Religiosamente comprometido

Por todo lo dicho, termino haciendo mías las afirmaciones de dos eximios cervantistas. Escribe A. González de Amezúa a propósito de Cervantes: «No conozco novelista de su época –y podríamos añadir por nuestra cuenta: ni de ninguna época– en que lo religioso se presente en su producción literaria con la reiteración y calor con que él lo emplea». Y poco más adelante: «No hay escritor de libros de ficción en su tiempo que tanto las prodigue (se refiere a las confesiones de propia religiosidad), y que en el curso del relato de sucesos profanos y novelescos no brillen como una centella de su sentir religioso, de su fe cristiana profunda y arraigada. Todas sus obras están copiosamente sembradas de pensamientos, juicios y reflexiones cristianas demostrativas de su acendrada religiosidad. Los principales postulados de la doctrina católica, como el que la fe sin obras es muerta; el tema de la conversión y arrepentimiento del pecador; el perdón de los enemigos; el camino angosto de la virtud frente a la anchura de aquel que lleva el vicio; la santidad e indisolubilidad del matrimonio; la vida del hombre como una milicia sobre la tierra; la exaltación de las virtudes cristianas; en suma, muchos de los principios cardinales de la religión católica se tocan en sus obras dentro de la más pura ortodoxia, reforzados por los textos bíblicos y evangélicos, de donde mana, copiosa, viva y ardiente, toda esta doctrina, bebida por él en los Libros Sagrados».

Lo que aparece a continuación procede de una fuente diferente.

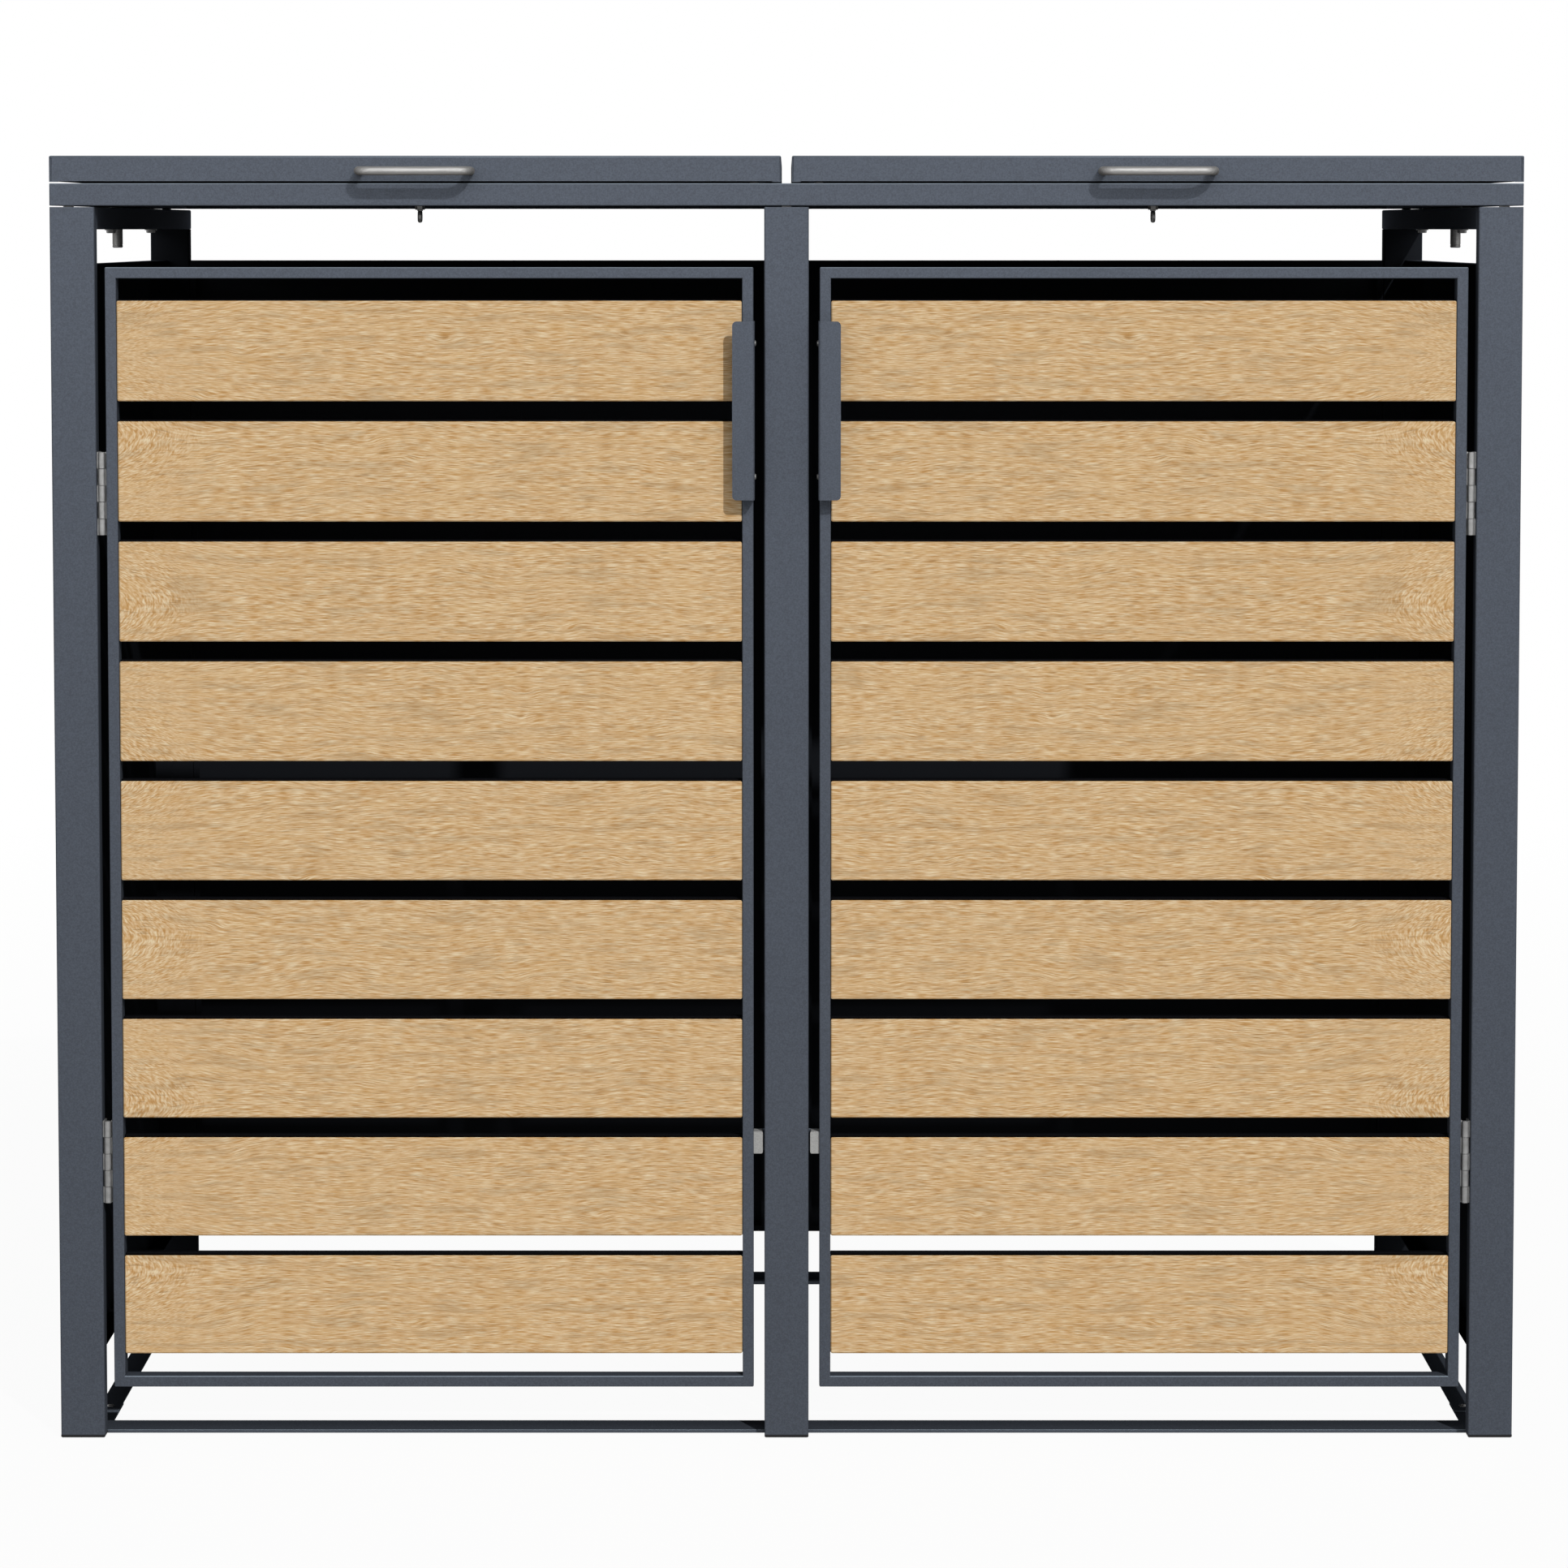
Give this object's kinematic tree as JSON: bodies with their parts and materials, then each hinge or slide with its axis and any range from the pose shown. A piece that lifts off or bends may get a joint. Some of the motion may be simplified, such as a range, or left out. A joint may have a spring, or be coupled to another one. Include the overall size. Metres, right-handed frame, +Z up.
{
  "type": "wheelie bin store",
  "caption": "Free-standing double store for wheeled refuse bins: a rectangular tube frame with slatted front doors, folded side and rear panels and two hinged lids.",
  "frame": {"origin": "middle of the overall plan, on the floor", "axes": "+X to the right seen from the front, +Y to the rear, +Z up"},
  "size_m": [1.32, 0.8392, 1.1624],
  "materials": {
    "powder_coat": "fine-textured anthracite powder coat",
    "oak_board": "oak decor face on a board with black edges",
    "stainless": "satin brushed",
    "zinc": "bright zinc plate",
    "black_plastic": "moulded, matt",
    "grey_plastic": "moulded, matt",
    "bumper": "soft, matt"
  },
  "bodies": {
    "carcass": {"centre_top_rail": "powder_coat", "damper_cylinders": "stainless", "fixed_hinge_leaves": "zinc", "floor_bars": "powder_coat", "frame_spacers": "zinc", "front_centre_post": "powder_coat", "front_left_post": "powder_coat", "front_right_post": "powder_coat", "hinge_pins": "zinc", "left_rear_panel": "powder_coat", "left_side_panel": "powder_coat", "left_top_rail": "powder_coat", "lid_bumpers": "bumper", "post_feet": "black_plastic", "rear_centre_post": "powder_coat", "rear_left_post": "powder_coat", "rear_right_post": "powder_coat", "right_rear_panel": "powder_coat", "right_side_panel": "powder_coat", "right_top_rail": "powder_coat", "top_frame": "powder_coat"},
    "left_door": {"left_door_frame": "powder_coat", "left_board_1": "oak_board", "left_board_2": "oak_board", "left_board_3": "oak_board", "left_board_4": "oak_board", "left_board_5": "oak_board", "left_board_6": "oak_board", "left_board_7": "oak_board", "left_board_8": "oak_board", "left_board_9": "oak_board", "left_door_handle": "powder_coat", "left_catch": "grey_plastic", "left_door_leaves": "zinc"},
    "left_lid": {"left_lid": "powder_coat", "left_lid_bracket": "powder_coat", "left_lid_handle": "stainless", "left_eye_bolt": "stainless", "left_lid_leaves": "zinc"},
    "left_plunger": {"left_plunger": "stainless"},
    "right_door": {"right_door_frame": "powder_coat", "right_board_1": "oak_board", "right_board_2": "oak_board", "right_board_3": "oak_board", "right_board_4": "oak_board", "right_board_5": "oak_board", "right_board_6": "oak_board", "right_board_7": "oak_board", "right_board_8": "oak_board", "right_board_9": "oak_board", "right_door_handle": "powder_coat", "right_catch": "grey_plastic", "right_door_leaves": "zinc"},
    "right_lid": {"right_lid": "powder_coat", "right_lid_bracket": "powder_coat", "right_lid_handle": "stainless", "right_eye_bolt": "stainless", "right_lid_leaves": "zinc"},
    "right_plunger": {"right_plunger": "stainless"}
  },
  "joints": [
    {"name": "left_door_hinge", "type": "hinge", "parent": "carcass", "child": "left_door", "pos_m": [-0.61555, -0.3835, 0.5562], "axis": [0, 0, -1], "range_deg": [0, 100]},
    {"name": "right_door_hinge", "type": "hinge", "parent": "carcass", "child": "right_door", "pos_m": [0.61555, -0.3835, 0.5562], "axis": [0, 0, 1], "range_deg": [0, 100]},
    {"name": "left_lid_hinge", "type": "hinge", "parent": "carcass", "child": "left_lid", "pos_m": [-0.3324, 0.4165, 1.13875], "axis": [-1, 0, 0], "range_deg": [0, 100]},
    {"name": "right_lid_hinge", "type": "hinge", "parent": "carcass", "child": "right_lid", "pos_m": [0.3324, 0.4165, 1.13875], "axis": [-1, 0, 0], "range_deg": [0, 100]},
    {"name": "left_plunger_slide", "type": "slide", "parent": "carcass", "child": "left_plunger", "axis": [0, 0, 1], "range_m": [0, 0.012]},
    {"name": "right_plunger_slide", "type": "slide", "parent": "carcass", "child": "right_plunger", "axis": [0, 0, 1], "range_m": [0, 0.012]}
  ],
  "couplings": [
    {"joint": "left_plunger_slide", "follows": "left_lid_hinge", "m_per_rad": 0.006875},
    {"joint": "right_plunger_slide", "follows": "right_lid_hinge", "m_per_rad": 0.006875}
  ]
}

Pienso que no va descaminado quien piense que Cervantes se considera un laico comprometido, desde su profesión de escritor profano, en el quehacer evangelizador de la Iglesia católica postridentina.

«Resultará siempre arduo desentrañar toda la intención catequizadora de Cervantes; pero El Quijote confirma, por lo menos, una teoría: el dirigismo de la Iglesia en la literatura de los pueblos católicos de Europa no fue un mito». Así se expresa Descouzis, quien, a renglón seguido, continúa: «Es aparente que Cervantes no regatea su participación en la tarea catequizadora de la Contrarreforma española. No será mucho pedir que se tome ya en serio la extemporaneidad escuderil

No sé a lo que llama Descouzis el dirigismo de la Iglesia. Yo suscribo la frase, si –como pienso– se refiere a la influencia decisiva del pensamiento católico en los escritores profanos creyentes. Más que de dirigismo de la Iglesia, preferiría hablar de responsabilidad evangelizadora sentida vivamente por los escritores laicos de aquella época, especialmente en España, que había vivido el siglo XVI comunitariamente empeñada en la tarea de cristianizar América. Entre ellos –muy destacadamente– hay que situar a Cervantes.